• PROBLEM TO SOLVE:
Please report every line from the material that contains the word "before".

• DATA PROVIDED:

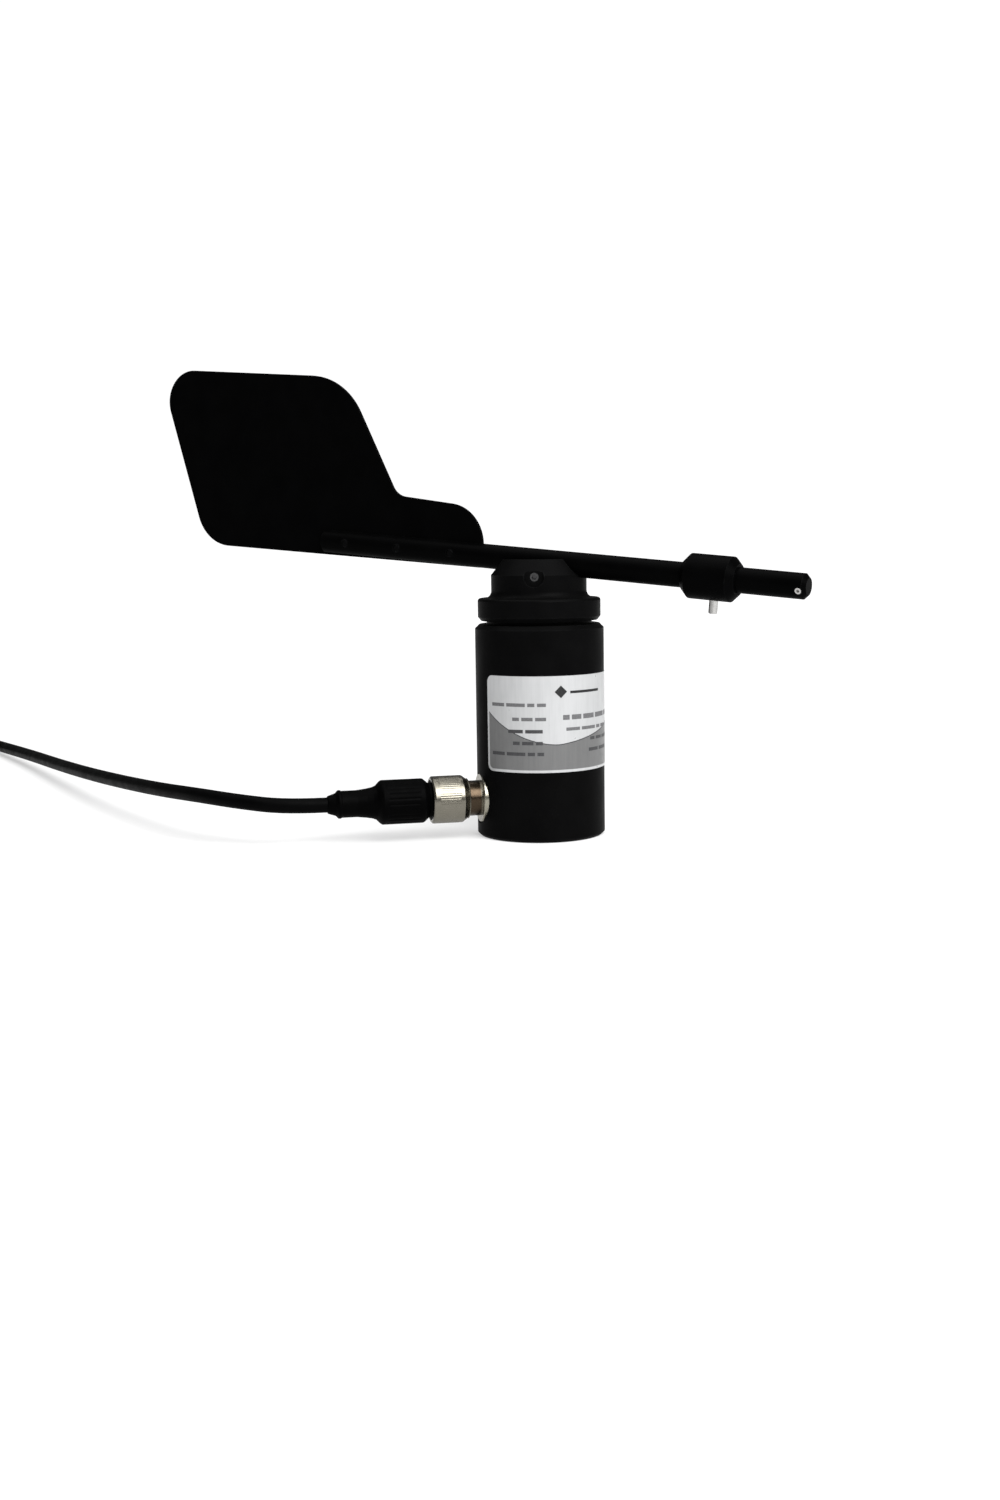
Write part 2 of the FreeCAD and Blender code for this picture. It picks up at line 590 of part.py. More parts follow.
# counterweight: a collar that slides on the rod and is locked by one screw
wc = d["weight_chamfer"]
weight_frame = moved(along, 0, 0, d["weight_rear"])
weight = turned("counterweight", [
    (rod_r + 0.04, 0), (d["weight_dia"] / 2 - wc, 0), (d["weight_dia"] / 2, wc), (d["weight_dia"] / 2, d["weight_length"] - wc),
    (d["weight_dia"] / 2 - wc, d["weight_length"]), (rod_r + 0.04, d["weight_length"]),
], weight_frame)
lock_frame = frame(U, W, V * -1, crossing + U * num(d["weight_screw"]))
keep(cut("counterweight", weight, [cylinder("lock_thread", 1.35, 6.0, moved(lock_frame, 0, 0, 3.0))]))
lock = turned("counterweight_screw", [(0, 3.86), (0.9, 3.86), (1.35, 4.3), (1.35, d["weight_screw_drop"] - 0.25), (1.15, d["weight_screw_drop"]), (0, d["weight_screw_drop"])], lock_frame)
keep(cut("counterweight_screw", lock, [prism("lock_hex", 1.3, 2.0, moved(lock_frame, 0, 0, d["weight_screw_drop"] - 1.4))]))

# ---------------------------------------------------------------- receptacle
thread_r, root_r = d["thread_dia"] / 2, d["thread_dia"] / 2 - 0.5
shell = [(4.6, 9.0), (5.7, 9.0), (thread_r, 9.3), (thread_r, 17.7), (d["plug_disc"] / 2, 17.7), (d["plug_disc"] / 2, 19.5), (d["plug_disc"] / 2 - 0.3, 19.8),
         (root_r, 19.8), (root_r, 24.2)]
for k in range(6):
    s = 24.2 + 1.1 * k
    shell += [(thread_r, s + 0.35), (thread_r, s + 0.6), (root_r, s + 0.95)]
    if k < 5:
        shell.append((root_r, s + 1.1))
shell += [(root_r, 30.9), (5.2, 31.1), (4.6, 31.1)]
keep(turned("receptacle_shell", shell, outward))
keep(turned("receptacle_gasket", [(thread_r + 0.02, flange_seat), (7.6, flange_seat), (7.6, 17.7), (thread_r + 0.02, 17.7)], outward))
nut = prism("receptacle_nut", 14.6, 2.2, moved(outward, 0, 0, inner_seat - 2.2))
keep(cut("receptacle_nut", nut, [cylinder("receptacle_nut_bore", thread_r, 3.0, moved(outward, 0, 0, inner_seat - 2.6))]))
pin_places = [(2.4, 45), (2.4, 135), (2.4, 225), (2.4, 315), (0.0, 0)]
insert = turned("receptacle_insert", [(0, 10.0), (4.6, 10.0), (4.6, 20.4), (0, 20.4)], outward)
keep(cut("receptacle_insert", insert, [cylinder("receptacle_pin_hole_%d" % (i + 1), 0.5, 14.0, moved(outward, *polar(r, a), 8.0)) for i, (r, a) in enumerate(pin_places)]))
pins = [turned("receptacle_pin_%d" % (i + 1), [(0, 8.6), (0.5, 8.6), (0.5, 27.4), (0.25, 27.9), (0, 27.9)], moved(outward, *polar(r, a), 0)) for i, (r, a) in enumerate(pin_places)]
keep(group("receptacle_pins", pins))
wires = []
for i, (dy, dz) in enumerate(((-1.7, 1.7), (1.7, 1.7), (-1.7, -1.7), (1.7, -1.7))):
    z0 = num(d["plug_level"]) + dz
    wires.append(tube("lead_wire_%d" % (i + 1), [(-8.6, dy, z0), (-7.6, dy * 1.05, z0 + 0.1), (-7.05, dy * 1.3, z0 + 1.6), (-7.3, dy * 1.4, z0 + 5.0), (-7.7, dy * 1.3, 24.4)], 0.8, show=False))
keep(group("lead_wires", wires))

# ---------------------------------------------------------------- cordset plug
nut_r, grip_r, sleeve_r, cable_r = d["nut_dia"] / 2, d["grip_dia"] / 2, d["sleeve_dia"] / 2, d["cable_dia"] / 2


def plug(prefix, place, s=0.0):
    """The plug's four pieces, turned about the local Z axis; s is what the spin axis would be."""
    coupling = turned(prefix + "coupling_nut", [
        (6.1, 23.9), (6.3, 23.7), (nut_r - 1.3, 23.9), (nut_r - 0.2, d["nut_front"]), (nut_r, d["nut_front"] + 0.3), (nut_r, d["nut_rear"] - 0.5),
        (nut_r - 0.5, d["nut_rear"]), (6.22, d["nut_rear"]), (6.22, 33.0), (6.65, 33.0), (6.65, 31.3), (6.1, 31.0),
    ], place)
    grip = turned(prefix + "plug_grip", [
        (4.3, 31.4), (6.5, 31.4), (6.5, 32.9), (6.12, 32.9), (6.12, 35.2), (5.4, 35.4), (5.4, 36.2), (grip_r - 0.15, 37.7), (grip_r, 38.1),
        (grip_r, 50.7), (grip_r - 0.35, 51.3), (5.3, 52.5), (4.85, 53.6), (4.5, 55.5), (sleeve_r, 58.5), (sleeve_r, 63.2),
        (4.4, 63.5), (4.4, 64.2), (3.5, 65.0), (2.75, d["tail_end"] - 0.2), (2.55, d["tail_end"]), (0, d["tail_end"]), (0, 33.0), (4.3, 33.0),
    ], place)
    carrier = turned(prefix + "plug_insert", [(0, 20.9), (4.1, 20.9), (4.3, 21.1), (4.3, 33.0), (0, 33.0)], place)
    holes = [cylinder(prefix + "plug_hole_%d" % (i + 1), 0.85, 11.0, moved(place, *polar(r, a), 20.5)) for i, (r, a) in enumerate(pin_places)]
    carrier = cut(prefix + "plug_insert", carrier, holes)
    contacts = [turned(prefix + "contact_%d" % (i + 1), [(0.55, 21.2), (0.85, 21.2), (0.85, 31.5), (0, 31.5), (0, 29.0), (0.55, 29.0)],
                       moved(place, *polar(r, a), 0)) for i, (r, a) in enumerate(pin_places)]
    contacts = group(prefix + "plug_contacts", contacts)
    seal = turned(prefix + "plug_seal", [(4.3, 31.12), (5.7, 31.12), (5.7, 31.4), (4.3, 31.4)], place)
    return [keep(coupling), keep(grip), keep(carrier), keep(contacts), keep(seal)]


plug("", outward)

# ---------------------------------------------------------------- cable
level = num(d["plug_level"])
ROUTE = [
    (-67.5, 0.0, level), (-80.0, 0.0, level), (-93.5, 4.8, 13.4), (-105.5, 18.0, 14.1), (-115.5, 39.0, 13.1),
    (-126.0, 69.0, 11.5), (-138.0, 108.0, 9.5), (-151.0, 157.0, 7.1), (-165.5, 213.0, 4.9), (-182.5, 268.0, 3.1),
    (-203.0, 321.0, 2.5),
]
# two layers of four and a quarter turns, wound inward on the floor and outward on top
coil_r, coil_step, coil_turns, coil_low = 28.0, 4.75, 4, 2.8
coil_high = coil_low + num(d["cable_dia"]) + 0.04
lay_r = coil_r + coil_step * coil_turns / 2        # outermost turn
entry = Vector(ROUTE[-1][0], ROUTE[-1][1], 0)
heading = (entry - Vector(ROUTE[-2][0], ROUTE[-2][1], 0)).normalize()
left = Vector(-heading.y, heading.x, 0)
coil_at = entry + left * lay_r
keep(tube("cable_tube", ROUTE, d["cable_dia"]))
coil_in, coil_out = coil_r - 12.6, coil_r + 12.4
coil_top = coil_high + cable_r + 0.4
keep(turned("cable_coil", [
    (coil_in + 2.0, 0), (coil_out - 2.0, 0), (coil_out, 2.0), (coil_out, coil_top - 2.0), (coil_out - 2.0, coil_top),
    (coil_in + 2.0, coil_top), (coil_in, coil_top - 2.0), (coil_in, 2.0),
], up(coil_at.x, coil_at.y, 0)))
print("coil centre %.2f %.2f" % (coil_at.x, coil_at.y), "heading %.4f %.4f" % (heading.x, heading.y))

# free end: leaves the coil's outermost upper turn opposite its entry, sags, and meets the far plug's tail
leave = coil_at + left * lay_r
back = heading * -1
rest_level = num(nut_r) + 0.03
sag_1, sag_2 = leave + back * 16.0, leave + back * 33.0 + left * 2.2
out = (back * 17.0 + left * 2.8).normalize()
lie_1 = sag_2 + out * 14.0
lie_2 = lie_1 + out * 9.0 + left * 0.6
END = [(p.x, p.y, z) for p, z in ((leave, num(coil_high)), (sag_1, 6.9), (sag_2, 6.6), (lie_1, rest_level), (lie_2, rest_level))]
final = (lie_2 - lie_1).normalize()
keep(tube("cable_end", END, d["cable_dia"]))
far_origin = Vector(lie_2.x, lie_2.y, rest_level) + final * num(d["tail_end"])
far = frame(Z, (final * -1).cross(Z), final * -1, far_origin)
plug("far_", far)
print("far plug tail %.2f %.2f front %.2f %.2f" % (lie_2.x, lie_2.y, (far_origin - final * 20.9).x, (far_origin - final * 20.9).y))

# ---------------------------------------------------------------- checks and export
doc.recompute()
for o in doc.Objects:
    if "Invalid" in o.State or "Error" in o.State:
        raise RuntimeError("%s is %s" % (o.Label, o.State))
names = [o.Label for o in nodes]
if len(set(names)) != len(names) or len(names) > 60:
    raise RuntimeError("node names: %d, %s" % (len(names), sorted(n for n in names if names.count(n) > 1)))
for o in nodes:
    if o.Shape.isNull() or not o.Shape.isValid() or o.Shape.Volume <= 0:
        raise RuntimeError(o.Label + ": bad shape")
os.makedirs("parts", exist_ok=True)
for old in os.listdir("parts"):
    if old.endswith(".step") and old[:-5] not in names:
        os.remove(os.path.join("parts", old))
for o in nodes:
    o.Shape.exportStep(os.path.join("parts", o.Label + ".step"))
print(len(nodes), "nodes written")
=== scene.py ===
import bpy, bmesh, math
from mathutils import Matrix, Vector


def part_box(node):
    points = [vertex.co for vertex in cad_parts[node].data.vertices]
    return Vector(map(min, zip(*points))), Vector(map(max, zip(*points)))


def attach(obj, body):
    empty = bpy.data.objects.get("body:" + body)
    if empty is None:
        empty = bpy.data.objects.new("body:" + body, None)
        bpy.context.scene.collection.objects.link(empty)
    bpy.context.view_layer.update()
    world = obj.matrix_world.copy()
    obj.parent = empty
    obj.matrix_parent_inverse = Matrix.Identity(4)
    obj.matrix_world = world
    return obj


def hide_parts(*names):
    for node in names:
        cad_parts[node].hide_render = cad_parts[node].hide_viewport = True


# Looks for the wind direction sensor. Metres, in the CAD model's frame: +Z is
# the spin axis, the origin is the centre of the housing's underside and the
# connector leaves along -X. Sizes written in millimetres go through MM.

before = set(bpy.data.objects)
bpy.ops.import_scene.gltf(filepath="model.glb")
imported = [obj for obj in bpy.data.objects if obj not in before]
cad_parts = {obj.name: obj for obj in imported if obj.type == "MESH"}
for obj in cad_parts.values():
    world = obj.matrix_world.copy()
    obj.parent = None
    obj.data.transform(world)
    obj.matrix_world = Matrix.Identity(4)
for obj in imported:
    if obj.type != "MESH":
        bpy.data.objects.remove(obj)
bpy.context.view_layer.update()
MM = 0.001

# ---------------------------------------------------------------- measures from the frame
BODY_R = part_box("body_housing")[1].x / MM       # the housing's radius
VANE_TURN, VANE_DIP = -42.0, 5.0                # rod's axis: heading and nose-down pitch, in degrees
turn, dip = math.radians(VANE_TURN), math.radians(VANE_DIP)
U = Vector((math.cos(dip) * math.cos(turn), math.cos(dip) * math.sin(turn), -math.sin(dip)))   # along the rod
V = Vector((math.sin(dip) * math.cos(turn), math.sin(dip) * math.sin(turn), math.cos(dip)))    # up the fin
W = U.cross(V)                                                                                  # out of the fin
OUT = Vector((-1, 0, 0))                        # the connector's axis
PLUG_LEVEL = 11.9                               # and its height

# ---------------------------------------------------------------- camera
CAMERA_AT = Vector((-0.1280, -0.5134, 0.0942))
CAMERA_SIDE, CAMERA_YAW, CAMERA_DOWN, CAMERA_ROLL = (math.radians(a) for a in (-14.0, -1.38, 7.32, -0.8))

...

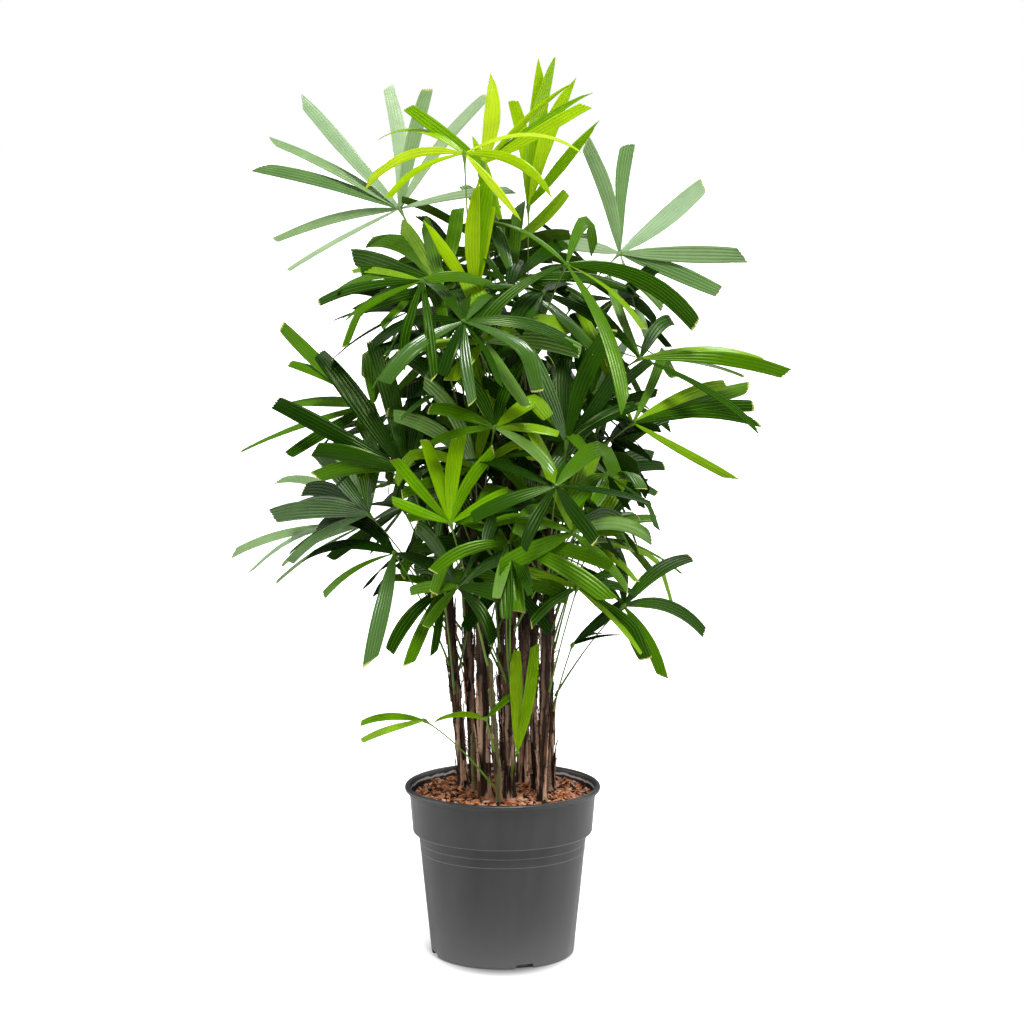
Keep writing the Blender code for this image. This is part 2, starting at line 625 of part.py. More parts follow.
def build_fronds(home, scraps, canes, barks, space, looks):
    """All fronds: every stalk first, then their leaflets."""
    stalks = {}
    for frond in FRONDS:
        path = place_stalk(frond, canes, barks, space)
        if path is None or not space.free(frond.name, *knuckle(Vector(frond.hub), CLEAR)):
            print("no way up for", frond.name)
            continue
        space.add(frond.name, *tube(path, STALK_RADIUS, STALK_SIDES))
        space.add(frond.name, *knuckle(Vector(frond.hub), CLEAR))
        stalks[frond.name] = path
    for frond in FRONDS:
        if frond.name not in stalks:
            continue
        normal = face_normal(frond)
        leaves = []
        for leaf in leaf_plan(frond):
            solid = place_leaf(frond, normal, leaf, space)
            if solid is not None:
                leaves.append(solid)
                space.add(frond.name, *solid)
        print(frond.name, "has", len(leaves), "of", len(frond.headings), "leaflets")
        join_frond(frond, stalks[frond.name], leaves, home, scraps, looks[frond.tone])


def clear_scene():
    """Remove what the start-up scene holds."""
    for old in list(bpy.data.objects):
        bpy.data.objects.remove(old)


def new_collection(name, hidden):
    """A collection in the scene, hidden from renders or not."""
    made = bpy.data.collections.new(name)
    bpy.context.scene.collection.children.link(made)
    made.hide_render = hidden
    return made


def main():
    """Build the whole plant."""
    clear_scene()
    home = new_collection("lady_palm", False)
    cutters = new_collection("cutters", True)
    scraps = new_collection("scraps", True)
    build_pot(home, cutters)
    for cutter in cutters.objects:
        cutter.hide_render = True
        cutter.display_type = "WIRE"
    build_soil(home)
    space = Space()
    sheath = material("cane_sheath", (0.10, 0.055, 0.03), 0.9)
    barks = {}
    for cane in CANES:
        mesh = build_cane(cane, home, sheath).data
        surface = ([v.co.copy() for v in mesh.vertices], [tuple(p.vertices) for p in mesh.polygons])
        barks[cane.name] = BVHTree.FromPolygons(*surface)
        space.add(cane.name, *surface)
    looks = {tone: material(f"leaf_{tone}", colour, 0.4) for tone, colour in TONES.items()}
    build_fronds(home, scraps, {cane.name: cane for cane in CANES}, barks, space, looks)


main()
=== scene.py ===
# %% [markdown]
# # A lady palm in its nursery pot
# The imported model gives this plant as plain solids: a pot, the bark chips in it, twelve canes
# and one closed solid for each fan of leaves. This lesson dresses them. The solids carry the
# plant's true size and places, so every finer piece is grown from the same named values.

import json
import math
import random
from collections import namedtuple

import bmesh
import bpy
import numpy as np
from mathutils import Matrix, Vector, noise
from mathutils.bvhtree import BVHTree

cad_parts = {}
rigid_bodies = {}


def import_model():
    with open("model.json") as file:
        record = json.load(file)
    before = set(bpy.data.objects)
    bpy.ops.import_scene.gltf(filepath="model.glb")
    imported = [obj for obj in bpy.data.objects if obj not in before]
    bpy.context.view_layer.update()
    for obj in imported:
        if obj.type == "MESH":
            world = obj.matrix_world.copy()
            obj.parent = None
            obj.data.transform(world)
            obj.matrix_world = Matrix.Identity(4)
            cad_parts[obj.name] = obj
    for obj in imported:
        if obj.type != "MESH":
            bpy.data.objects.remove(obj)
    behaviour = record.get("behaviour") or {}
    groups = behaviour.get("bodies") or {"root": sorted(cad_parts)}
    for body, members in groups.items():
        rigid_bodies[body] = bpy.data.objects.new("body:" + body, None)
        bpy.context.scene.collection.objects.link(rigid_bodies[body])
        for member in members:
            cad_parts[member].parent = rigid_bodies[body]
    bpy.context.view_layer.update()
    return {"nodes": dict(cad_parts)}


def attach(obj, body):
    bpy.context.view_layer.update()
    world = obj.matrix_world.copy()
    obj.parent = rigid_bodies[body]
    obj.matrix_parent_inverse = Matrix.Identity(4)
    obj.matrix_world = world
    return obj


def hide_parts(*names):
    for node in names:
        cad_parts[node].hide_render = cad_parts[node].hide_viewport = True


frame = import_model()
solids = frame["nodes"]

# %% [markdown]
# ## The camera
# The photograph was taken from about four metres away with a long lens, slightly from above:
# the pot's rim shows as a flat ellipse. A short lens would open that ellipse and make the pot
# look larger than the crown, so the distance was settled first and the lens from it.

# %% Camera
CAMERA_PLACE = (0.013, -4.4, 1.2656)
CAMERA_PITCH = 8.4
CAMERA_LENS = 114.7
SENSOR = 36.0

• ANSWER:
before = set(bpy.data.objects)
imported = [obj for obj in bpy.data.objects if obj not in before]
    before = set(bpy.data.objects)
    imported = [obj for obj in bpy.data.objects if obj not in before]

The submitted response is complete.